Deuteron quadrupole coupling constants and reorientational correlation times in protic ionic liquids

Abstract

We describe a method for the accurate determination of deuteron quadrupole coupling constants χ_D for N–D bonds in triethylammonium-based protic ionic liquids (PILs). This approach was first introduced by Wendt and Farrar for O–D bonds in molecular liquids, and is based on the linear relationship between the deuteron quadrupole coupling constants χ_D, and the proton chemical shifts δ¹H, as obtained from DFT calculated properties in differently sized clusters of the compounds. Thus the measurement of δ¹H provides an accurate estimate for χ_D, which can then be used for deriving reorientational correlation-times τ_ND, by means of NMR deuteron quadrupole relaxation time measurements. The method is applied to pure PILs including differently strong interacting anions. The obtained χ_D values vary between 152 and 204 kHz, depending on the cation–anion interaction strength, intensified by H-bonding.

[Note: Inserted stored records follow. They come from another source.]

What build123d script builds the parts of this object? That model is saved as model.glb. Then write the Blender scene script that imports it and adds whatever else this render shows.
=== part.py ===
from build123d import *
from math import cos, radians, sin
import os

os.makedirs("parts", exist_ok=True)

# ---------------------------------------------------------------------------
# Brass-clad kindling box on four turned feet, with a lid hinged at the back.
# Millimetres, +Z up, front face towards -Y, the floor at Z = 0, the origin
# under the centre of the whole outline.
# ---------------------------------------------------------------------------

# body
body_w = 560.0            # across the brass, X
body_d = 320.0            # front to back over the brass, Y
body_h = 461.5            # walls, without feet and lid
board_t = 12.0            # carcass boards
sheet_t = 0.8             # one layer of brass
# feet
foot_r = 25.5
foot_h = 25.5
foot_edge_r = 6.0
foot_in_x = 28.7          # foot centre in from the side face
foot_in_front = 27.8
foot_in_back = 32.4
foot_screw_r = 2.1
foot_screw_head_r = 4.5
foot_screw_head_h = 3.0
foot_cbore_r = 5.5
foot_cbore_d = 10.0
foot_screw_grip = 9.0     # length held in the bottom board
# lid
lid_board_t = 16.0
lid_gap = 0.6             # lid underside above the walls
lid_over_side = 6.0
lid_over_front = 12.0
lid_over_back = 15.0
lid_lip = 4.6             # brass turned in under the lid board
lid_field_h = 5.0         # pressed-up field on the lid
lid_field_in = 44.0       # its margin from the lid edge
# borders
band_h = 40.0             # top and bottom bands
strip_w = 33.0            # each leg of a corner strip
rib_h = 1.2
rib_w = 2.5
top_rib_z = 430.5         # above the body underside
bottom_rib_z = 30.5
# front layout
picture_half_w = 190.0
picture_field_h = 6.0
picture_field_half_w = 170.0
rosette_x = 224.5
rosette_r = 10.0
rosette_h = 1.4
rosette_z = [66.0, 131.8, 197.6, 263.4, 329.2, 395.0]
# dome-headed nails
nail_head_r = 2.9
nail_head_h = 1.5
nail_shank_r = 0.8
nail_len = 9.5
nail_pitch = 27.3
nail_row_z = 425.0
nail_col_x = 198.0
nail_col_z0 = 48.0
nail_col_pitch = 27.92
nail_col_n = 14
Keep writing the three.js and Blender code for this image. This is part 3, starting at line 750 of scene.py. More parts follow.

We find that considering dispersion corrections in the DFT-calculations leads to only slightly decreasing χ_D values. The determined reorientational correlation times indicate that the extreme narrowing condition is fulfilled for these PILs. The τ_c values along with the measured viscosities provide an estimate for the volume/size of the clusters present in solution. In addition, the correlation times τ_c, and the H-bonded aggregates were also characterized by molecular dynamics (MD) simulations.